Após contada toda a versão, diferente do que a Seap falou, o policial penal Fabrício Amaro declara que o que ele quer é justiça. “Eu não era para ter sido afastado. Quero que a lei se cumpra. Por que o policial que levou as internas para delegacia foi afastado? Por que o policial acusado pelas internas não foi? Por que a Seap divulgou vídeo com minha imagem com uma história totalmente desconexa com a história verdadeira? Eu quero que haja uma investigação imparcial sobre o caso, que se averigue o porquê que a direção não autorizou a escolta para a delegacia, e quero que a Seap admita que há um policial que era da inteligência do presídio de Ceará-Mirim sendo acusado de tentar forjar provas contra dois outros policiais”, diz Fabrício Amaro.
O que diz a Seap
A Secretaria de Estado da Administração Penitenciária (Seap) informou que, além do procedimento administrativo na Corregedoria da Secretaria da Administração Penitenciária, “os fatos estão sendo apurados em âmbito criminal, junto à delegacia onde tiveram seus registros feitos por meio de inquérito, sendo inclusive acompanhados pelo Ministério Público, a quem cabe o controle externo da Polícia”. Segundo a pasta, as investigações podem resultar em demissão do servidor envolvido e que segue afastado, sem prejuízo de salários, para resguardar o direito ao contraditório e à ampla defesa.

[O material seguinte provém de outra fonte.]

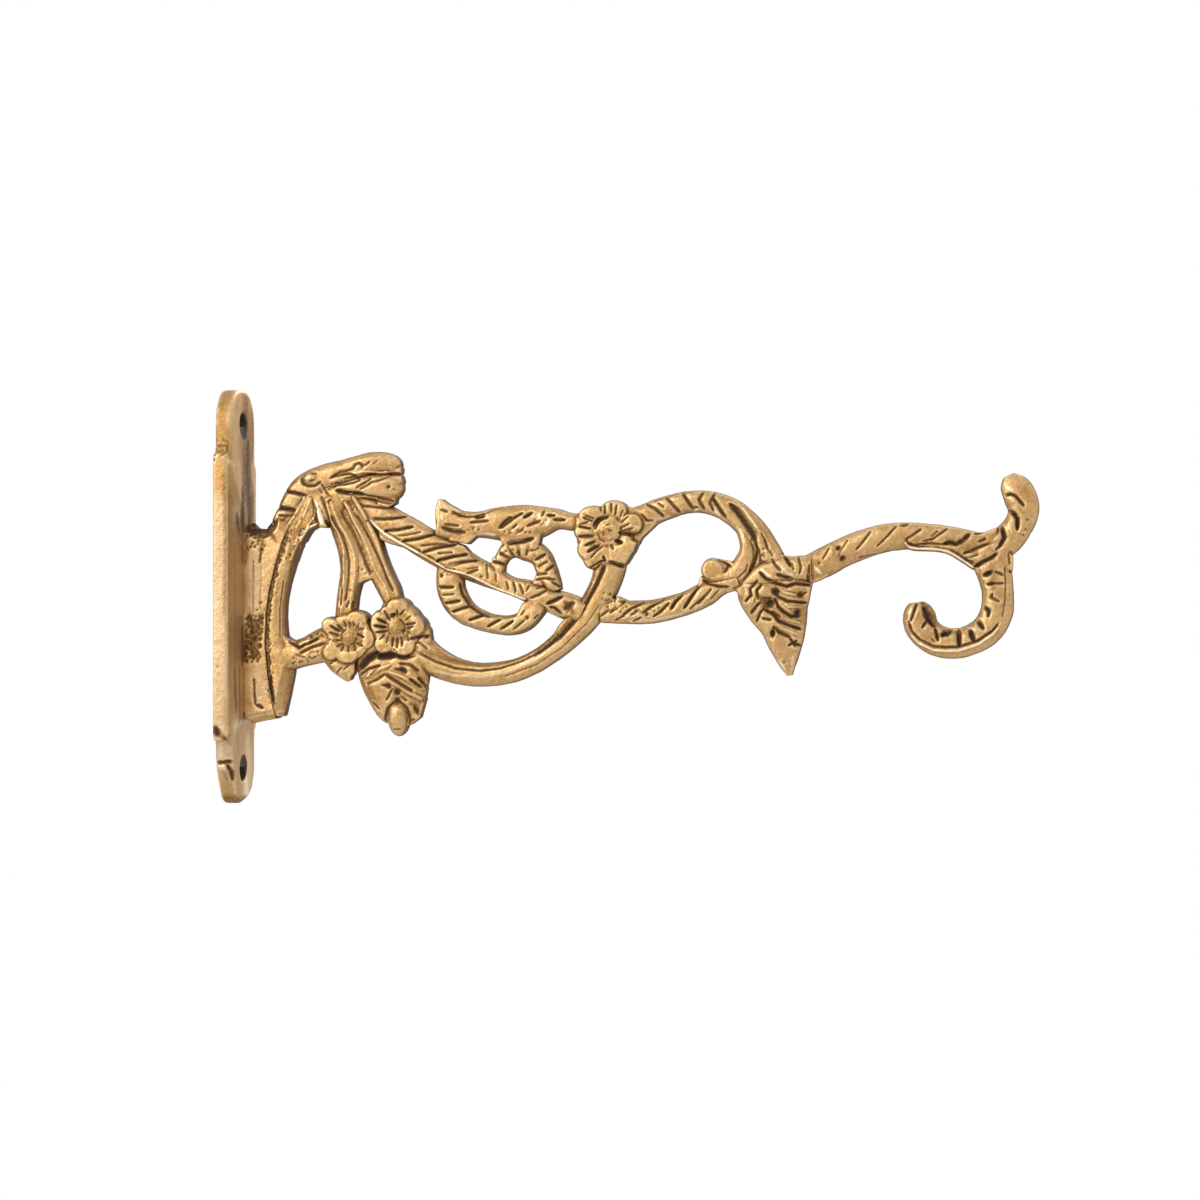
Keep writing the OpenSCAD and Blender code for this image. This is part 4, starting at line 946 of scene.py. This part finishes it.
wax = pull_stem([
    [134.4, 4, 8.6, 3.2], [134.9, 1, 9, 3.4], [135.7, -2.6, 7.8, 3.4], [136.9, -7, 5.9, 3.3],
    [137.5, -11.6, 4.3, 3], [138, -15.8, 2.4, 2.5], [138.5, -18.9, 0.8, 1.4]
], sides=40, flat=5)
cut_web(wax, [142, 4, 144, 3.4, 143, -2, 141, -3], 2.6)
cut_web(wax, [
    124.9, 1.9, 127.9, -1.2, 130.6, -5, 132.3, -9.2, 134.5, -13.4, 137, -12, 137, 3, 128, 4
], 2.8, 1)
pendant = fuse("leaf_pendant", wax, 0.22)
chase(pendant, LEAF_CUTS)
tint(pendant, "oxide_and_shade", [(5, 0.24, 133, 0, 137, -6), (1.6, 0.5, 131.4, 0.6, 133.6, -3.6)])
# Painted highlights near the leaf's tip
tint(pendant, "painted_highlight", [(0.5, 0.6, 135.8, -15, 137.6, -17.4), (0.4, 0.5, 139.4, -14, 138.9, -17)])

# %% [markdown]
# ## The hook
# A plain bar with a light rope drawing carries the load out to the hook. The hook curls
# down and back, slotted along its inner edge and with a smooth raised rim outside, and a
# short tail turns up so that what hangs there can't slip off.

# %% The hook bar
RIM = [
    [166.6, -5.8], [167.4, -8.2], [169.2, -10.1], [172.6, -11.7], [175.6, -11.9], [178.5, -11.8],
    [182.8, -10.4], [186.2, -8.1], [187.8, -6.2]
]
HOOK_CUTS = [
    (0.55, 0.8, 145.6, 8), (0.4, 0.35, 148, 11.8, 147.2, 10.2, 146.5, 9), (1.1, 1.1, 150.1, 11.6),
    (1.4, 1.3, 151.2, 9), (0.38, 0.35, 152.4, 13.6, 151.1, 11.4, 150.1, 9.6),
    (0.45, 0.6, 157.8, 15.6, 156.2, 13.3, 154.4, 11.2),
    (0.42, 0.5, 163.8, 16.8, 161.6, 14.2, 159.2, 11.8),
    (0.45, 0.7, 169.8, 16.2, 168, 14.8, 166.1, 13.6, 166.6, 12.6, 168, 12.2),
    (0.4, 0.6, 168, 12.2, 171.5, 12.6, 175, 12.3), (0.45, 0.6, 175.8, 16.2, 172.4, 13.6, 170, 13.1),
    (0.4, 0.4, 173.6, 15.6, 172, 14.2), (0.85, 1.3, 174.9, 12.4, 176.2, 12.8, 178.1, 12.3),
    (0.95, 0.9, 178.1, 12.5, 179.6, 13.4, 181, 15), (0.5, 0.8, 182.2, 14.9, 184, 15.2),
    (1.3, 1.3, 164.9, 17.2, 166.4, 17.4), (0.55, 0.8, 179.6, 10.2, 181, 10.6, 182.8, 11.5, 185.4, 12.6),
    (0.8, 1.2, 182.4, 7.2, 184, 8.2, 186, 9.1, 187.4, 10.2), (0.5, 0.5, 155, 9.2, 158.8, 10),
    (0.55, 0.6, 183, 13, 184.8, 13.8), (0.4, 0.4, 181, 9.2, 183, 9.9), (1, 1.3, 184.2, 5, 186.2, 5.9),
    (0.5, 0.7, 186.8, 6, 188.9, 5.1), (0.55, 1.0, 185, 2.9, 186.8, 3.2),
    (0.42, 0.7, 186.8, 3.1, 188.9, 3.2), (0.4, 0.8, 186.4, 0.8, 185.9, -0.1, 188, -1.2),
    (0.8, 1, 184.4, -2.4, 185.4, -3.3, 185.3, -4.6), (0.9, 1.1, 182.8, -5.6, 184.2, -7.5),
    (1.1, 1.3, 181, -7.8, 182, -10.4), (1, 1.4, 178.4, -7.8, 178.6, -11.6),
    (1.6, 1.5, 174.6, -9, 176.6, -7.8), (0.7, 1.0, 173, -7.2, 173.6, -10.3),
    (2.2, 1.5, 170.4, -2.4, 171.4, -4.4, 172.6, -6.6), (0.6, 0.8, 171.2, -5.4, 169.9, -7.3),
    (0.45, 1.0, 168.6, -1.4, 167.2, -5.7), (0.35, 0.5, 172, -9.8, 173, -10.8), (0.4, 0.8, RIM),
    (0.55, -0.3, [[x * 1.006 - 1.1, z - 0.9] for x, z in RIM]),
    (0.35, 0.3, 188.6, -4.6, 189.2, -1, 189.4, 3, 189.2, 7), (0.5, 0.5, 190, 10.2, 190.4, 7.6),
    (0.5, 1.1, 189.4, 23.8, 190.4, 24.2, 191.6, 23.8, 193.7, 21.3),
    (0.85, 1.5, 190.2, 20.2, 191.4, 19.4, 192.1, 18.2, 192.1, 15.8),
    (0.85, 1.4, 188.3, 16.6, 189.1, 13.9, 187.9, 11.7), (0.5, 0.7, 188, 11.8, 187, 11),
    (0.45, 0.5, 194.4, 18.1), (0.4, 0.4, 194, 15.8), (0.4, 0.4, 193.5, 14.5),
    (0.5, 0.5, 189.2, 29.8, 191, 30.2, 193, 29)
]
HOOK_BEAD = [[166.1, 12.6], [167.7, 11.5], [173.1, 11.2], [176.2, 10.5], [179.4, 8.6], [182, 6.8]]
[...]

Ainda de acordo com a Secretaria, uma das detentas retiradas sem autorização é considerada de “alta periculosidade”, tendo sido presa pela Deicor acusada de participação numa quadrilha de explosão de bancos e caixas eletrônicos”.
Por fim, a Seap diz ainda que no episódio de retirada das detentas, foi preciso uma equipe ir buscá-las, pois “o servidor que retirou as duas internas e a viatura da cadeia estava de folga e abandonou as mesmas na delegacia”.